## Begin

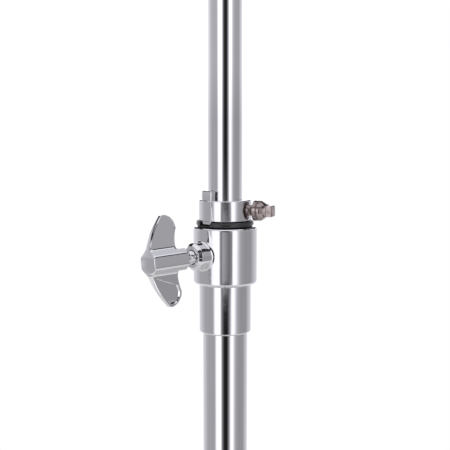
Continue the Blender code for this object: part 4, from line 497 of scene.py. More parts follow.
black_rubber = finish("black_rubber", (0.03, 0.03, 0.03), 0.75, 0.0)
vary(black_rubber, "Base Color", (120.0, 5.0), (0.3, (0.018, 0.018, 0.018)), (0.8, (0.05, 0.049, 0.047)))
vary(black_rubber, "Roughness", (260.0, 4.0), (0.3, 0.6), (0.8, 0.9))
bump(black_rubber, (1400.0, 3.0), 0.08 * MM)

grey_felt = finish("grey_felt", (0.5, 0.49, 0.47), 1.0, 0.0)
grey_felt.node_tree.nodes["Principled BSDF"].inputs["Sheen Weight"].default_value = 0.3
vary(grey_felt, "Base Color", (520.0, 6.0, (1.0, 1.0, 1.6)),
     (0.25, (0.30, 0.295, 0.28)), (0.5, (0.50, 0.49, 0.47)), (0.75, (0.68, 0.67, 0.64)))
bump(grey_felt, (1100.0, 5.0), 0.4 * MM)
print("Finishes:", [material.name for material in bpy.data.materials if "slot" in material])

# %% [markdown]
# ## The two tubes
#
# The stand is two drawn tubes, one sliding in the other. A tube could be two cylinders and a
# boolean, but a ring profile turned round its axis gives the same wall with clean rows. Its ends are
# cut and deburred, so their edges get a small radius.

# %% Upper and lower tube
WALL = 1.5 * MM
for node, body, radius in (("upper_tube", "upper", TUBE), ("lower_tube", "stand", LOWER_TUBE)):
    low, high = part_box(node)
    lathe(node, body, tube_chrome, ring(radius, radius - WALL, low.z, high.z, 0.4 * MM), 160)
    print(node, "is", round(high.z - low.z, 4), "m long")

# %% [markdown]
# ## The height collar
#
# The collar is a casting that grips the top of the lower tube: a thick ring, a ledge, and a thinner
# skirt below it. A round boss stands out of the ring for the wing screw. Where a level cylinder
# meets an upright one, the seam is a saddle curve. The boss is therefore a profile turned round the
# screw's axis whose last rows are pushed back onto the collar by
# `reach = sqrt(R^2 - (r sin v)^2)`, with a small fillet where the metal of the mould flowed together.

# %% Matrices that place a piece or a level screw
def along(x_axis, z_axis, origin):
    """Matrix whose local X and Z run along these directions."""
    x, z = Vector(x_axis).normalized(), Vector(z_axis).normalized()
    made = Matrix((x, z.cross(x), z)).transposed().to_4x4()
    made.translation = Vector(origin)
    return made


def radial(azimuth, z):
    """Matrix of a level screw: local Z runs outwards at an azimuth, and local X runs up."""
    return along((0, 0, 1), (math.cos(azimuth), math.sin(azimuth), 0), (0, 0, z))


def placed(grid, matrix):
    """The grid's points carried by a matrix."""
    m = np.array(matrix)
    return grid @ m[:3, :3].T + m[:3, 3]


print("The wing screw points along", [round(v, 3) for v in radial(WING_AZIMUTH, COLLAR_TOP).col[2].xyz])

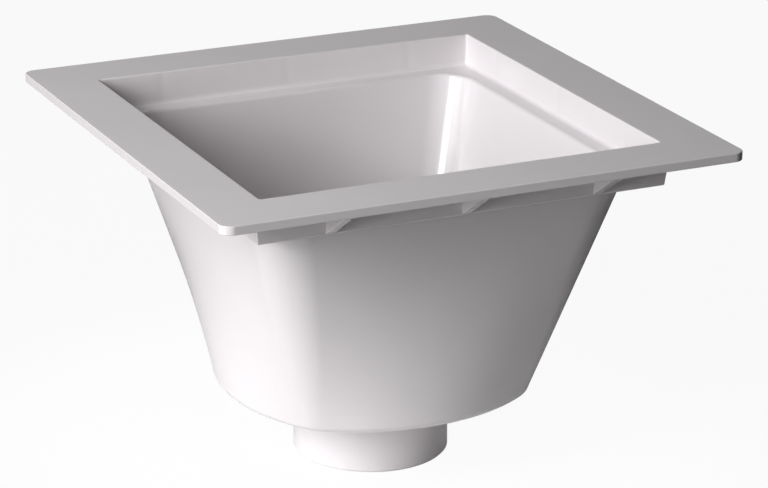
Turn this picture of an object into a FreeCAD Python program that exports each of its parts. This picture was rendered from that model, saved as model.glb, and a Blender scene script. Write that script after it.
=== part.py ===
import FreeCAD, Part
import math
import os

# Square floor sink in moulded rigid PVC: a flat square rim over a short square collar,
# a ledge for a grate, and a basin that is a square with small corners at the top and
# whose sides bow out more and more towards the floor, with a round outlet spigot below
# and a loose dome strainer over the outlet.
# Origin: centre of the outlet's end, on the surface that the sink stands on. +Z is up,
# and the front of the sink faces -Y. Lengths are in millimetres, angles in degrees.

# ---- driving dimensions -------------------------------------------------------------

# Rim, opening and ledge
rim_width = 304.8             # outside of the square rim
rim_thick = 5.0
rim_corner_radius = 7.0       # outer corners, seen from above
rim_edge_round = 0.8          # along the rim's top and bottom outer edges
rim_land = 34.4               # flat top of the rim, from its outer edge to the opening
opening_draft = 2.0           # the opening narrows downwards
opening_edge_break = 0.6      # bevel along the opening's top edge
ledge_depth = 18.7            # from the rim's top face down to the ledge
ledge_thick = 5.6
ledge_root_round = 2.5        # inside corner between the collar and the ledge
mouth_edge_round = 2.5        # rounded edge of the basin's mouth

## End

== TASK TO CARRY OUT ==
Quote word for word every line from the one that has "Turn this picture" through the one that has "# ---- driving".

== ANSWER TO THIS EXERCISE ==
Turn this picture of an object into a FreeCAD Python program that exports each of its parts. This picture was rendered from that model, saved as model.glb, and a Blender scene script. Write that script after it.
=== part.py ===
import FreeCAD, Part
import math
import os

# Square floor sink in moulded rigid PVC: a flat square rim over a short square collar,
# a ledge for a grate, and a basin that is a square with small corners at the top and
# whose sides bow out more and more towards the floor, with a round outlet spigot below
# and a loose dome strainer over the outlet.
# Origin: centre of the outlet's end, on the surface that the sink stands on. +Z is up,
# and the front of the sink faces -Y. Lengths are in millimetres, angles in degrees.

# ---- driving dimensions -------------------------------------------------------------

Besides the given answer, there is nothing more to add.